Sobre mi vida sentimental, decía lo mismo desde los 20 años: estudios, trabajo, relaciones de un tipo disfrazadas de relaciones de otro tipo. Las décadas pasaban y los disfraces me dejaban desnudo pero a mi familia no le decía otra cosa, ni me la pedían.

¿Qué genera la ternura? ¿Es este sobrino que se ablanda? ¿Que miraba con cierta extrañeza pero de pronto es parte del clima general? Porque si bien al principio sintió que la tía hablaba como una gran dama de telenovelas. Al rato tanta cariñosa formalidad me organiza el tono, las frases, la conducta.

Dice frases que no había dicho nunca: “qué le hace una mancha más al tigre”, y todos ríen. El lenguaje surge allí anárquico en una persona u otra y el abrazo es tan fácil como si yo hubiera entendido una frase dicha al paso en un idioma que no conozco.

Lo que es seguro es que la mirada del narrador se vuelve libre de juicio. Las historias de los parientes son delirantes. Pero él escucha, pregunta con naturalidad.

¿En Rafael Calzada, cerca de Buenos Aires? 

¿Les dispararon a ustedes? 

Se alivia (no se ríe) ante la incongruencia de tener varios cánceres y gastroenteritis.

O se cuestiona (y qué hermoso es esto): Pensé que si se me escapaba una gallina la gente se reiría de mí por porteño. Y sin embargo son difíciles de agarrar. Sentí que mi error hablaba mal de mí. Tratar de escapar es el derecho de cualquier ser. Yo había pensado que era lo mismo decir traé una gallina que traé un limón

¿Cómo nos damos cuenta de que el remisero también es gay? Otra definición sutilísima de personaje, quizás hasta apoyada en un estereotipo, tan necesarios a veces al narrar: Le miro los brazos, firmes, mucho más fuertes de lo necesario para el volante suave del auto. Hay un exceso en ese cuerpo respecto del mínimo esfuerzo que lleva hacer andar ese auto, del mínimo esfuerzo que le lleva la ligereza de la conversación. 

Y en el texto había anclas, anclas narrativas que se iluminan o invitan a la relectura.
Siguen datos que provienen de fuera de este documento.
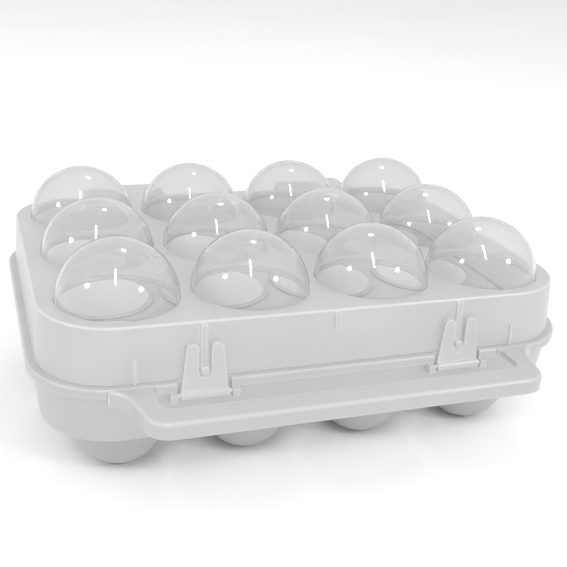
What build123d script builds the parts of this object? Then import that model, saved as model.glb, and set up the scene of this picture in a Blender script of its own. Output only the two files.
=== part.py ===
from build123d import *

import os

# A twelve-egg carrier: a hinged lid with twelve clear domes over a tray with twelve egg cups,
# held shut by two front latches and carried by a handle along the front of the tray's rim.
# Millimetres. +X along the four-cell side, +Y from the handle to the hinges, +Z up.
# The cups stand on z = 0. Everything is drawn about the middle of the shells,
# then moved along Y so that the whole carrier is centred.

# Cells
columns = 4
rows = 3
pitch_x = 52.0
pitch_y = 50.0
clear_wall = 1.2
seat_gap = 0.05

# Heights
skirt_bottom_z = 24.0
deck_z = 47.6
lid_top_z = 69.5
seam_gap = 0.3
lid_bottom_z = deck_z + seam_gap

# Plan sizes: half length, half depth and corner radius of each outline
plate_plan = (108.1, 78.2, 28.0)
lid_foot_plan = (109.5, 79.7, 29.0)
rim_plan = (112.5, 82.5, 31.5)
skirt_top_plan = (110.3, 80.3, 30.0)
skirt_foot_plan = (108.0, 78.0, 28.0)

# Walls
wall = 1.5
deck_thickness = 1.8
rim_height = 3.6
edge_round = 1.0
ridge_height = 2.2
ridge_gap = 0.6

# Domes
dome_radius = 23.6
dome_centre_z = lid_top_z - 1.1
dome_collar_radius = 24.6
collar_thickness = 1.0

# Cups: a drafted upper half over an egg-shaped lower half with a small flat foot
cup_mouth_radius = 23.0
cup_waist_radius = 21.2
cup_waist_z = 29.0
cup_knee_radius = 15.5
cup_knee_z = 8.0
cup_knee_lean = 0.85
cup_foot_radius = 5.0
cup_collar_radius = 24.4

# Hinges
latch_x = 52.0
hinge_y = 91.0
hinge_z = deck_z + seam_gap / 2
rear_reach = 98.4
bulge_half = 20.0
bulge_corner = 5.0
bulge_round = 3.0
knuckle_radius = 3.4
lid_knuckle = 5.0
web_height = 8.0
knuckle_gap = 0.4
hinge_pin_radius = 1.5
running_gap = 0.06
arm_drop = 3.1
arm_gap = 0.3
rear_notch = 4.2
panel_half = 12.0
panel_depth = 0.5
panel_border = 3.5
panel_round = 2.0

# Latches
latch_foot_half = 9.0
latch_head_half = 6.8
latch_head_z = lid_top_z - 7.2
latch_thickness = 2.0
latch_slot_half = 2.3
latch_barrel_radius = 1.9
latch_pin_radius = 0.9
latch_pin_y = -82.5
latch_pin_z = deck_z - 5.0
latch_back_low_y = -80.7
latch_back_high_y = -79.9
latch_window_half = 10.2
latch_window_y = -80.3
lug_width = 2.8
stud_radius = 1.8
stud_round = 0.6
stud_z = lid_top_z - 18.0
stud_reach = -82.9

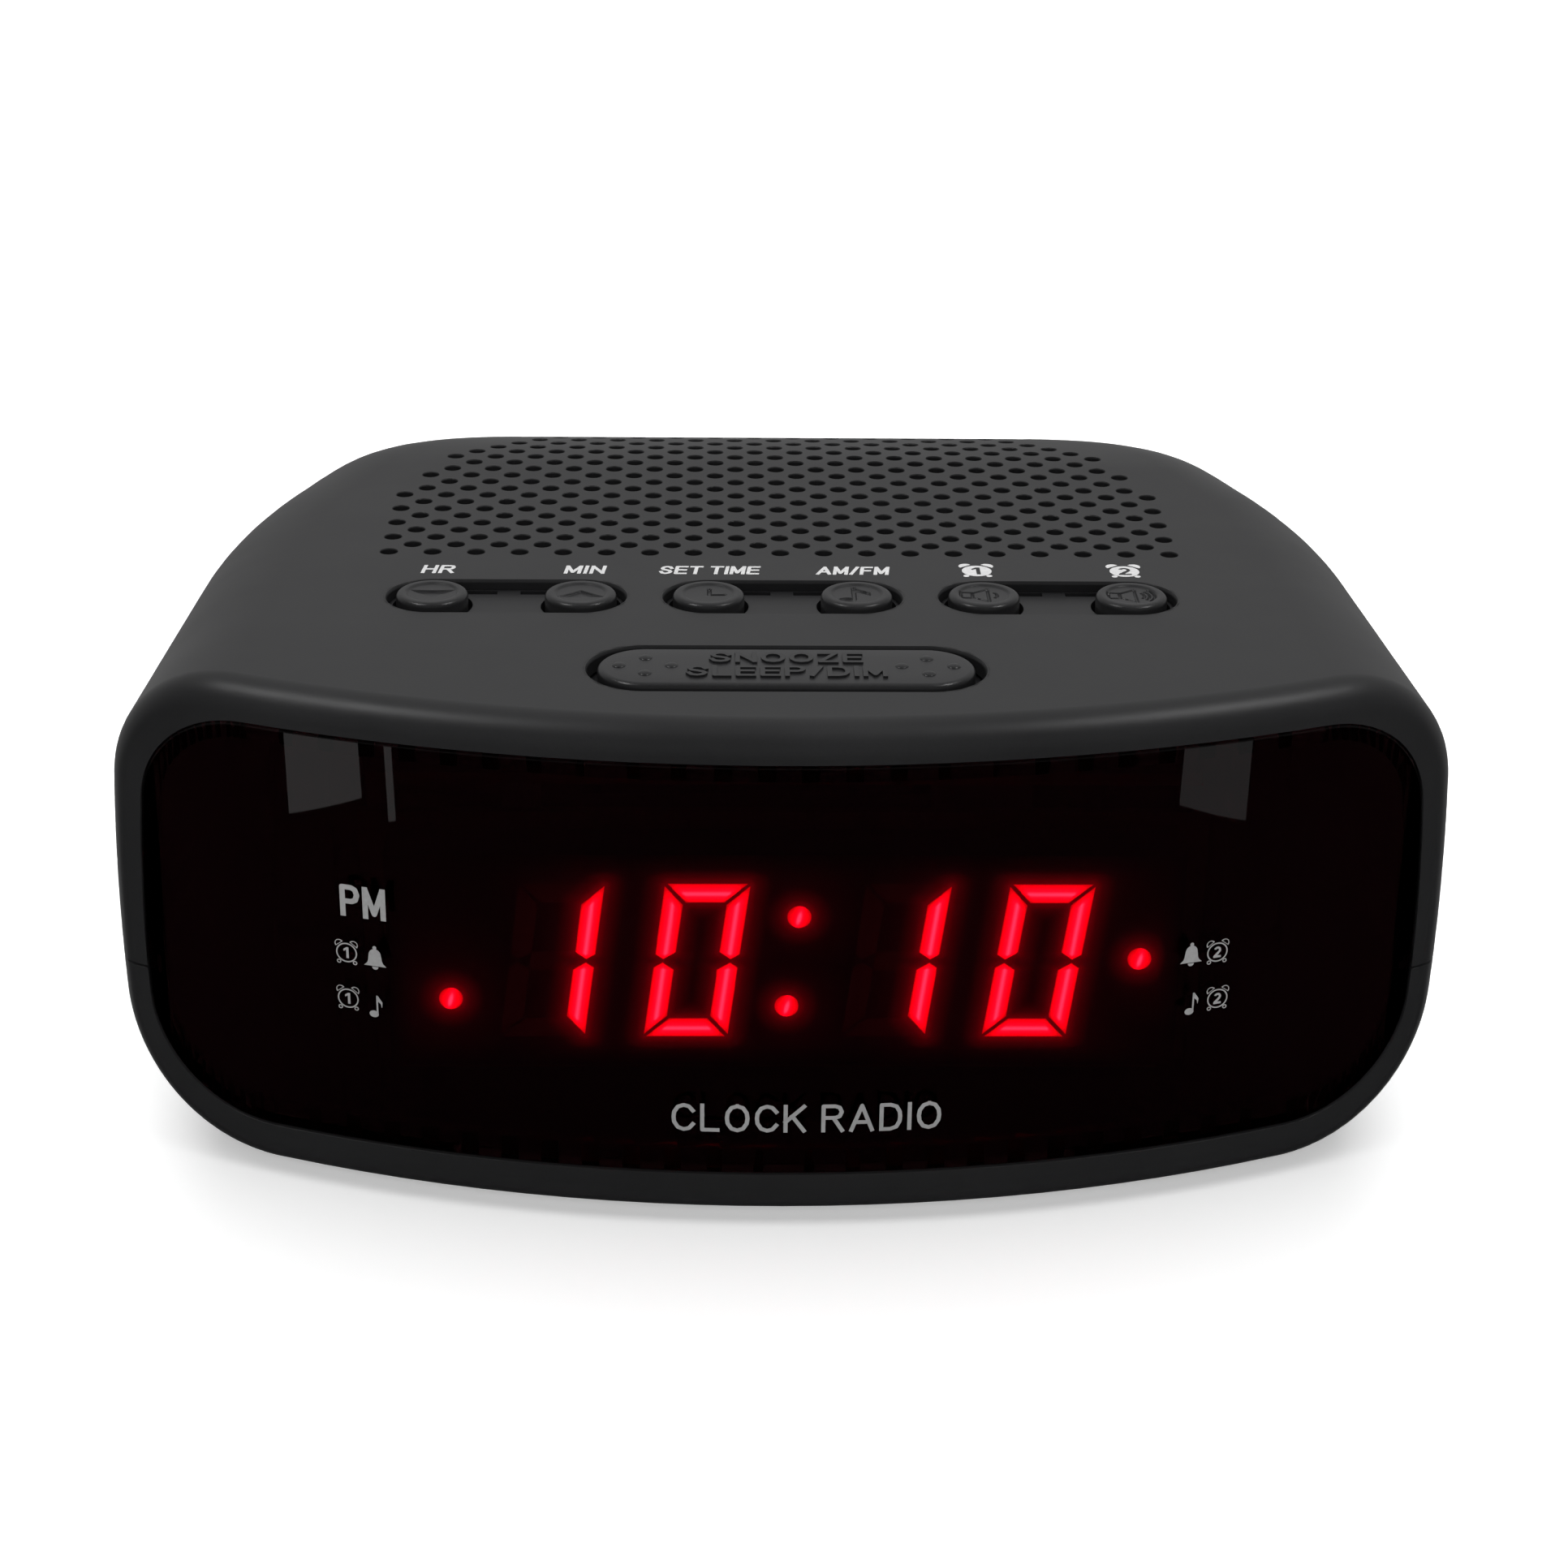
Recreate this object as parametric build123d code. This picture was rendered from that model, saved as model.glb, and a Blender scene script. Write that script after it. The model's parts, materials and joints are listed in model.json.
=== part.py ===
from build123d import *
import math
import os

# Bedside clock radio: front faces -Y, +X is to the user's right, +Z up, feet stand on z = 0.
# Units are millimetres. The shapes are drawn about x = 0 and y = 0 near the middle of the top;
# save() then moves them back by centre_y, so that the origin is the centre of the bounding box
# in plan, on the surface that the radio stands on.

# ---- overall body ----
body_bottom = 1.2          # underside of the lower shell; the feet reach down to 0
top_z = 72.3               # flat top
half_width = 90.0          # widest half section, just behind the front rim
widest_z = 36.0            # height of that widest section
lean_top = 3.0             # how far the side walls lean in at the top
lean_bottom = 1.9          # and at the bottom
front_y = -67.0            # foremost point of the curved front
front_r = 190.0            # plan radius of the curved front
rear_y = 70.0
side_taper = 0.065         # sides close in towards the rear
side_front_y = -43.0
side_turn_y = 20.0         # where the sides start to turn in
rear_corner_x = 67.0
side_r = 110.0
rear_r = 38.0
top_round = 18.0
bottom_round = 23.0
rim_round = 4.5
drop_start_y = 35.0        # the top falls away behind this line
drop_r = 110.0
drop_angle = 17.0
wall = 2.2
seam_z = 28.3              # joint between the two shells
seam_gap = 0.4

# ---- front lens ----
lens_t = 2.5
ledge_t = 1.8              # ledge behind the lens that it is bonded to
ledge_w = 3.0
lens_top_z = 67.5
lens_bottom_z = 8.0
lens_half = 86.0
lens_top_r = 15.0
lens_bottom_r = 17.0
lens_gap = 0.2

# ---- grille ----
hole_pitch = 6.2
hole_d = 2.5
grille_rows = 21
grille_y = -3.0            # front row
row_step = hole_pitch / 2

# ---- keys ----
key_y = -20.5
key_r = 4.93
key_half_step = 10.2
pair_x = {"hour_minute": -38.0, "time_band": 0.0, "alarm": 38.0}
slot_r = 6.2
snooze_y = -46.5
snooze_half = 24.65
snooze_r = 6.35
snooze_gap = 1.35
key_proud = 0.6
floor_drop = 1.5           # bridge floor below the top surface
board_t = 1.6
key_board_top = 60.2
switch_h = 3.5
plunger_top = 64.6

# ---- display ----
display_y = -56.5          # front face of the digit block
digit_h = 22.6
digit_w = 11.1
digit_z = 35.1
digit_slant = 0.13
segment_t = 2.7
segment_gap = 0.35
digit_x = (-30.5, -11.6, 14.6, 33.3)
lit_digits = ("bc", "abcdef", "bc", "abcdef")
dot_r = 1.57
dots_xz = ((1.8, 41.6), (0.3, 28.4), (-43.9, 29.5), (46.6, 35.5))

# ---- inside ----
main_board_z = 12.0
speaker_y = 31.1
speaker_flange_z = 62.0
post_x = 21.7              # speaker posts stand between grille holes
post_dy = 21.7
bay_x = 27.0
bay_y0 = 5.0
bay_y1 = 32.0
bay_top = 16.0
bay_wall = 2.0
cell_z = 9.0               # axis of the two cells
cell_y = (13.2, 24.6)
spring_len = 8.4
hinge_y = 6.9
hinge_z = 2.6
hinge_r = 1.4
pin_r = 0.9
case_screw_xy = ((66.0, -30.0), (-66.0, -30.0), (52.0, 50.0), (-52.0, 50.0))
foot_xy = {
    "front_left": (-56.0, -36.0),
    "front_right": (56.0, -36.0),
    "rear_left": (-44.0, 42.0),
    "rear_right": (44.0, 42.0),
}
foot_r = 6.5
foot_sink = 0.8
gland_x = -32.0
aerial_gland_x = 32.0
gland_z = 36.5
gland_inner_y = 67.7       # flanges grip the rear wall with a little clearance
gland_outer_y = 70.05
gland_flange = 1.3
transformer_x = -49.75
transformer_y = 20.0
bridge_r = 8.6

os.makedirs("parts", exist_ok=True)
front_axis_y = front_y + front_r
inner_top = top_z - wall
centre_y = (front_y + gland_outer_y + gland_flange) / 2
UP = (Align.CENTER, Align.CENTER, Align.MIN)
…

Nuestro protagonista se avergonzaba por sentir que había hablado de hombres en vez de árboles, narraba su vida afectiva con evasivas, se ponía defensivo cuando le preguntaban si estaba en pareja…

¿No es hermosa la ambivalencia del lenguaje en la que se apoya Muslip para hacernos creer (mirada heteronormativa mediante) que “el bombón que te va a llevar, para vos no llamamos a cualquiera” es una chica?

No me molesta el lenguaje inclusivo, pero ahí hay un truco que nos perderíamos. 

Nos sorprende que “el bombón” sea un varón. 

Y es lindo y sugestivo el campo léxico del viaje de vuelta: fluido el andar del auto, rápido e irreal mi regreso. Vale decir: llegué flotando, llegué en las nubes, no sé ni cómo llegué, estoy enamorado. 

Finalmente, de este cuento amo la belleza de la religiosidad popular, buscar el milagro como sea, en lo más humilde, en donde casi no hay. Una perra a la que le faltan partes del pelito. 

La magia está donde unx quiere verla. Y finalmente funciona.